CAD and scene scripts:

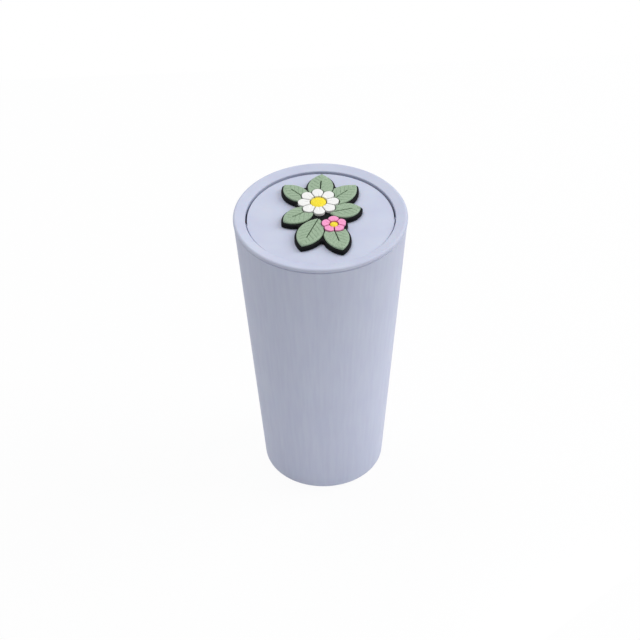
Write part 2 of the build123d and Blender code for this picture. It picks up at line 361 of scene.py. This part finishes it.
# Remeshed in even small faces and smoothed, which rounds the edges as poured PVC does
def softened(bm, faceSize, passes):
    mesh = bpy.data.meshes.new("rough")
    bm.to_mesh(mesh)
    bm.free()
    rough = bpy.data.objects.new("rough", mesh)
    bpy.context.collection.objects.link(rough)
    remesh = rough.modifiers.new("evenFaces", "REMESH")
    remesh.mode = "VOXEL"
    remesh.voxel_size = faceSize
    bm = meshOf(rough)
    bpy.data.meshes.remove(mesh)
    for _ in range(passes):
        bmesh.ops.smooth_vert(bm, verts=bm.verts, factor=0.5,
                              use_axis_x=True, use_axis_y=True, use_axis_z=True)
    return bm


# Turns a bmesh in millimetres into a finished piece that stands for one CAD node
def finishPiece(name, bm, node, body):
    bmesh.ops.scale(bm, vec=(mm, mm, mm), verts=bm.verts)
    for face in bm.faces:
        face.smooth = True
    mesh = bpy.data.meshes.new(name)
    bm.to_mesh(mesh)
    bm.free()
    mesh.materials.append(materials[slotOf[node]])
    piece = bpy.data.objects.new(name, mesh)
    bpy.context.collection.objects.link(piece)
    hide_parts(node)
    if body:
        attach(piece, body)
    return piece


# Raises the vertices near a piece's top by what lift gives at their place, in millimetres.
# The cube leaves the sides and the underside where they are
def relief(bm, lift):
    low = min(v.co.z for v in bm.verts)
    high = max(v.co.z for v in bm.verts)
    for v in bm.verts:
        share = (v.co.z - low) / (high - low)
        v.co.z += lift(v.co.x, v.co.y) * share**3


# Leaves: from the stem to the tip, across the widest part, in millimetres on the flap
leaves = {
    1: ((0.0, 11.0), (2.5, 31.1), 12.5),
    2: ((2.5, 6.5), (18.8, 21.0), 12.0),
    3: ((-5.0, 10.0), (-16.5, 23.5), 10.5),
    4: ((4.5, 0.0), (19.8, 3.2), 11.0),
    5: ((-3.0, 4.0), (-18.2, -5.3), 11.5),
    6: ((-1.0, -4.0), (-10.3, -24.6), 12.5),
    7: ((4.5, -7.0), (9.0, -28.7), 12.0),
}
leafForm = {
    "faceSize": 0.15,
    "passes": 3,
    "crown": 0.35,
    "veinDepth": 0.34,
    "veinWidth": 0.25,
    "veinSpacing": 2.7,
    "veinSlant": 0.9,
    "veinFade": 2,
    "narrowest": 0.01,
}


def makeLeaf(number, start, tip, width):
    start = Vector(start)
    run = Vector(tip) - start
    along = run.normalized()
    across = Vector((-along.y, along.x))

    def lift(x, y):
        place = Vector((x, y)) - start
        share = place.dot(along) / run.length
        off = abs(place.dot(across))
        half = max(width / 2 * (1 - (2 * share - 1) ** 2), leafForm["narrowest"])
        middle = max(1 - (off / half) ** 2, 0.0)
        phase = (place.dot(along) - off * leafForm["veinSlant"]) / leafForm["veinSpacing"]
        gap = abs(phase - round(phase)) * leafForm["veinSpacing"]
        fade = min(middle * leafForm["veinFade"], 1.0)
        vein = math.exp(-((gap / leafForm["veinWidth"]) ** 2)) * fade
        return leafForm["crown"] * middle - leafForm["veinDepth"] * vein

    node = f"badge_leaf_{number}"
    bm = softened(mergedCopy(node), leafForm["faceSize"], leafForm["passes"])
    relief(bm, lift)
    finishPiece(f"leaf{number}", bm, node, "flap")


for number, (start, tip, width) in leaves.items():
    makeLeaf(number, start, tip, width)
print("leaves made:", len(leaves))

# Flowers: the middle, the radius, the petals and the centre's radius, in millimetres on the flap
flowers = {
    "daisy": {"middle": (-0.5, 8.5), "radius": 10.0, "petals": 8, "centre": 3.8},
    "blossom": {"middle": (6.0, -9.5), "radius": 6.0, "petals": 5, "centre": 1.9},
}
petalForm = {
    "faceSize": 0.12,
    "passes": 4,
    "width": 0.8,
    "crown": 0.3,
    "creaseDepth": 0.3,
    "creaseWidth": 0.3,
    "creaseEnd": 0.72,
    "creaseFade": 8,
}
centreForm = {
    "faceSize": 0.12,
    "passes": 4,
    "dome": 0.55,
    "dotDepth": 0.1,
    "dotSpacing": 1.1,
}


def makePetal(flower, number, form):
    turn = math.radians(90 + 360 * number / form["petals"])
    along = Vector((math.cos(turn), math.sin(turn)))
    middle = Vector(form["middle"])
    half = form["radius"] * math.tan(math.pi / form["petals"]) * petalForm["width"]

    def lift(x, y):
        place = Vector((x, y)) - middle
        reach = place.dot(along) / form["radius"]
        off = place.cross(along)
        rounded = max(1 - (off / half) ** 2, 0.0)
        fade = min(max((petalForm["creaseEnd"] - reach) * petalForm["creaseFade"], 0.0), 1.0)
        crease = math.exp(-((off / petalForm["creaseWidth"]) ** 2)) * fade
        return petalForm["crown"] * rounded - petalForm["creaseDepth"] * crease

    node = f"badge_{flower}_petal_{number + 1}"
    bm = softened(mergedCopy(node), petalForm["faceSize"], petalForm["passes"])
    relief(bm, lift)
    finishPiece(f"{flower}Petal{number + 1}", bm, node, "flap")


def makeFlowerCentre(flower, form):
    middle = Vector(form["middle"])
    wave = 2 * math.pi / centreForm["dotSpacing"]

    def lift(x, y):
        place = Vector((x, y)) - middle
        dots = math.cos(place.x * wave) * math.cos(place.y * wave)
        fall = (place.length / form["centre"]) ** 2
        return centreForm["dotDepth"] * (dots - 1) - centreForm["dome"] * fall

    node = f"badge_{flower}_centre"
    bm = softened(mergedCopy(node), centreForm["faceSize"], centreForm["passes"])
    relief(bm, lift)
    finishPiece(f"{flower}Centre", bm, node, "flap")


for flower, form in flowers.items():
    for number in range(form["petals"]):
        makePetal(flower, number, form)
    makeFlowerCentre(flower, form)
print("flowers made:", len(flowers))

# The black base, with its sharp edges rounded off; angles are in degrees
baseForm = {"rounding": 0.22, "segments": 3, "sharpest": 30, "flattest": 0.5}


def makeBadgeBase():
    bm = mergedCopy("badge_base")
    bmesh.ops.dissolve_limit(bm, angle_limit=math.radians(baseForm["flattest"]),
                             verts=bm.verts, edges=bm.edges)
    sharp = [e for e in bm.edges if len(e.link_faces) == 2
             and e.calc_face_angle() > math.radians(baseForm["sharpest"])]
    bmesh.ops.bevel(bm, geom=sharp, offset=baseForm["rounding"], offset_type="OFFSET",
                    affect="EDGES", segments=baseForm["segments"], profile=0.5, material=-1,
                    clamp_overlap=True)
    bmesh.ops.triangulate(bm, faces=bm.faces)
    finishPiece("badgeBase", bm, "badge_base", "flap")


makeBadgeBase()
print("badge base made")

# Return spring: the same wire as in the frame, in one smooth tube.
# Each leg is its reach from the axis and its rise, in millimetres
spring = {
    "axisHeight": 149.5,
    "wireRadius": 0.3,
    "coilRadius": 1.75,
    "pitch": 0.7,
    "turns": 3,
    "start": 27.8,
    "flapLeg": (12.0, 1.4),
    "ringLeg": (19.7, -0.1),
    "pointsPerTurn": 24,
    "sides": 5,
}


def legSlope(reach, rise):
    return math.atan2(rise, reach) + math.asin(spring["coilRadius"] / math.hypot(reach, rise))


def legLength(reach, rise):
    return math.sqrt(reach**2 + rise**2 - spring["coilRadius"] ** 2)


def makeSpring():
    flapSlope = legSlope(*spring["flapLeg"])
    ringSlope = legSlope(*spring["ringLeg"])
    turn = 2 * math.pi * spring["turns"] + flapSlope + ringSlope
    radius = spring["coilRadius"]

    # Angles run clockwise about +X from straight down; the flap's leg leaves to +Y and the
    # ring's to -Y
    def onCoil(angle):
        down = flapSlope - angle
        return Vector((spring["start"] + spring["pitch"] * angle / (2 * math.pi),
                       radius * math.sin(down),
                       spring["axisHeight"] - radius * math.cos(down)))

    steps = round(turn / (2 * math.pi) * spring["pointsPerTurn"])
    points = [onCoil(turn * i / steps) for i in range(steps + 1)]
    toFlap = Vector((0, math.cos(flapSlope), math.sin(flapSlope)))
    toRing = Vector((0, -math.cos(ringSlope), math.sin(ringSlope)))
    flapEnd = points[0] + toFlap * legLength(*spring["flapLeg"])
    ringEnd = points[-1] + toRing * legLength(*spring["ringLeg"])
    points = [flapEnd] + points + [ringEnd]
    data = bpy.data.curves.new("springLine", "CURVE")
    data.dimensions = "3D"
    data.bevel_depth = spring["wireRadius"]
    data.bevel_resolution = spring["sides"]
    data.use_fill_caps = True
    line = data.splines.new("POLY")
    line.points.add(len(points) - 1)
    for point, place in zip(line.points, points):
        point.co = (*place, 1)
    rough = bpy.data.objects.new("springLine", data)
    bpy.context.collection.objects.link(rough)
    bm = meshOf(rough)
    bmesh.ops.remove_doubles(bm, verts=bm.verts, dist=mergeDistance)
    piece = finishPiece("returnSpring", bm, "return_spring", None)
    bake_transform(piece)


makeSpring()
print("spring wound")

bpy.context.scene.view_settings.view_transform = "Standard"
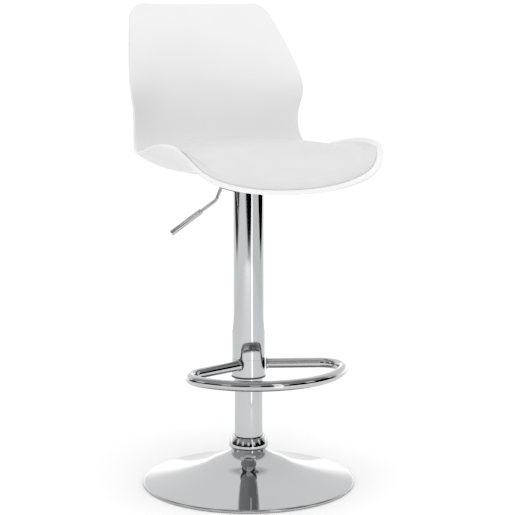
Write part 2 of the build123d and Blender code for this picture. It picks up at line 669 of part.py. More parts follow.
def save_seat():
    """What turns and rises with the seat."""
    bore = CYLINDER_RADIUS - CYLINDER_WALL
    save("gas_cylinder", gas_cylinder())
    save("cylinder_end_cap", tube(bore, ROD_RADIUS + FIT, CYLINDER_BOTTOM, CYLINDER_BOTTOM + 12))
    save("rod_seal", tube(bore, ROD_RADIUS + FIT, CYLINDER_BOTTOM + 12, CYLINDER_BOTTOM + 16))
    save("valve_body", tube(bore, PIN_RADIUS + FIT, CYLINDER_ROOF - 20, CYLINDER_ROOF))
    save("taper_socket", taper_socket())
    save("cover_sleeve", tube(SLEEVE_RADIUS, SLEEVE_RADIUS - SLEEVE_WALL, SLEEVE_BOTTOM, SLEEVE_TOP))
    save("sleeve_top_ring", tube(SLEEVE_RADIUS - SLEEVE_WALL, 21.0, 535.0, 556.0))
    save("sleeve_bottom_bush", sleeve_bottom_bush())
    save("footrest_hoop", footrest_hoop())
    save("footrest_collar", footrest_collar())
    save("footrest_screws", footrest_screws())
    save("seat_plate", seat_plate())
    save("mechanism_channel", mechanism_channel())
    save("lever_pivot_pin", lever_pivot_pin())
    save("seat_bolts", seat_bolts())
    save("bolt_washers", bolt_washers())
    save("threaded_inserts", threaded_inserts())
    save("seat_shell", seat_shell())
    save("pad_board", pad_board())
    save("pad_screws", pad_screws())
    save("seat_pad", seat_pad())


def save_lever():
    """The lift lever, and the release pin that it presses."""
    save("lever_cam", lever_cam())
    save("lever_rod", lever_rod())
    save("lever_grip", lever_grip())
    save("release_pin", rod(PIN_RADIUS, 515.0, LEVER_HEIGHT - 3.5 - GAP))


save_base()
save_rod()
save_seat()
save_lever()
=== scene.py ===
import json
from math import cos, pi, radians, sin, sqrt

import bpy
import numpy as np
from mathutils import Matrix, Vector


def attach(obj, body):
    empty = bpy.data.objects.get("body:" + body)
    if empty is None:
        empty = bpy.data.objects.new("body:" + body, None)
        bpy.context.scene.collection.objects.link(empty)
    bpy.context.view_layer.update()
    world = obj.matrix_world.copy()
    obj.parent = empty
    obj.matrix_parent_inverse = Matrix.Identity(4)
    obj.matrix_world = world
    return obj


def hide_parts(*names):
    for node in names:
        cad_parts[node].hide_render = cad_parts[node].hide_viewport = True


# The looks of an adjustable swivel bar stool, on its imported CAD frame. Shapes are worked out
# in millimetres, like the CAD, and turned into metres where a mesh or curve is made.

MM = 0.001
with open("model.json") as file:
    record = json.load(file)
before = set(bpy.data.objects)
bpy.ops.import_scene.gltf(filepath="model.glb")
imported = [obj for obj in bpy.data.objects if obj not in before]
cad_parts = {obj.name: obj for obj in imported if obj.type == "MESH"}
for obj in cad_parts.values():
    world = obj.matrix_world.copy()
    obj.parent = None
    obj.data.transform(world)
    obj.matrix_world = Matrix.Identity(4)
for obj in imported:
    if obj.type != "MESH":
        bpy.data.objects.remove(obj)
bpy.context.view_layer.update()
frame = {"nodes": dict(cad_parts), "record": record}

# ---- dimensions shared with the CAD, in millimetres ----------------------------------------
BASE_RADIUS = 200.0
COLUMN_RADIUS, COLUMN_WALL, COLUMN_BOTTOM, COLUMN_TOP = 26.5, 2.0, 14.0, 500.0
SLEEVE_RADIUS, SLEEVE_WALL = 30.5, 1.6
SLEEVE_BOTTOM, SLEEVE_TOP = 208.0, 559.0
NECK_TOP, RING_TOP, DISH_SHEET, BORE_GAP = 71.0, 91.0, 1.8, 0.3
HOOP_HEIGHT, HOOP_TUBE_RADIUS = 231.5, 9.5
ARM_START_Y, ARM_SWEEP, ARM_START, WELD_DISTANCE = -8.0, radians(20), 31.0, 30.0
REAR_BOSS_Y, REAR_BOSS_Z = 29.6, 225.0
CORNER_RADIUS, BOW_RADIUS, BOW_FRONT_Y = 44.0, 164.0, -197.0
# The collar is shown as a plain, thin band. The CAD's is thicker and has an arch on its front.
COLLAR_LOWER_RADIUS, COLLAR_UPPER_RADIUS, COLLAR_BOTTOM, COLLAR_TOP = 31.6, 30.8, 208.5, 241.0
LEVER_HEIGHT, LEVER_RADIUS, GRIP_RADIUS, GRIP_LENGTH = 570.8, 3.25, 5.3, 69.0
LEVER_PATH = [(-36.2, LEVER_HEIGHT), (-51.6, LEVER_HEIGHT), (-64.3, 542.1), (-151.3, 485.4)]
LEVER_BENDS = [7.0, 14.0]
PLATE_TOP, BOLT_X, BOLT_Y = 580.0, 46.0, 42.0
BOSS_RADIUS, BOSS_BORE, BOSS_TOP = 11.0, 5.0, 588.0
SHELL_WALL, SHELL_EDGE_ROUNDING = 5.0, 1.9
FRONT_Y, ROUND_START_Y, FRONT_HALF_WIDTH, FRONT_CORNER_RADIUS = -223.5, -150.0, 192.0, 60.0
TOP_CORNER_RADIUS = 24.0
SEAT_END, BACK_STATION = 0.62, 0.91     # places along the shell, as in the first column below
SHELL_STATIONS = [
    # along   y       z    forward  rise  power  half width
    (0.00, -224.0, 577.0,     0.0,  20.0,  2.4,  194.0),
    (0.10, -170.0, 591.0,     0.0,  54.0,  2.6,  192.5),
    (0.19, -120.0, 591.5,     0.0,  64.0,  3.0,  191.5),
    (0.31,  -50.0, 590.5,     0.0,  62.0,  3.5,  191.0),
    (0.45,   35.0, 590.0,     0.0,  48.0,  4.0,  187.0),
    (0.56,  100.0, 591.5,     4.0,  36.0,  4.2,  180.0),
    (0.63,  152.0, 604.0,    20.0,  28.0,  3.8,  174.0),
    (0.69,  182.0, 638.0,    32.0,  22.0,  3.0,  168.5),
    (0.77,  194.0, 695.0,    47.0,  10.0,  2.4,  170.5),
    (0.82,  200.0, 735.0,    55.0,   4.0,  2.2,  175.5),
    (0.91,  226.0, 818.0,    32.0,   1.0,  2.0,  163.0),
    (1.00,  270.0, 899.0,    14.0,   2.0,  2.0,  139.0),
]


# ---- node materials ------------------------------------------------------------------------
def connect(tree, socket, value):
    """Gives a node's input a number or colour, or a link if the value is a node's output."""
    if isinstance(value, bpy.types.NodeSocket):
        tree.links.new(value, socket)
    else:
        socket.default_value = value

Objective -
Exactly reproduce the lines that run from the line bearing "3.5 - GAP))" through the line bearing "cad_parts[node].hide_render = cad_parts[node].hide_viewport", with both end lines included.

Solution to this exercise -
    save("release_pin", rod(PIN_RADIUS, 515.0, LEVER_HEIGHT - 3.5 - GAP))


save_base()
save_rod()
save_seat()
save_lever()
=== scene.py ===
import json
from math import cos, pi, radians, sin, sqrt

import bpy
import numpy as np
from mathutils import Matrix, Vector


def attach(obj, body):
    empty = bpy.data.objects.get("body:" + body)
    if empty is None:
        empty = bpy.data.objects.new("body:" + body, None)
        bpy.context.scene.collection.objects.link(empty)
    bpy.context.view_layer.update()
    world = obj.matrix_world.copy()
    obj.parent = empty
    obj.matrix_parent_inverse = Matrix.Identity(4)
    obj.matrix_world = world
    return obj


def hide_parts(*names):
    for node in names:
        cad_parts[node].hide_render = cad_parts[node].hide_viewport = True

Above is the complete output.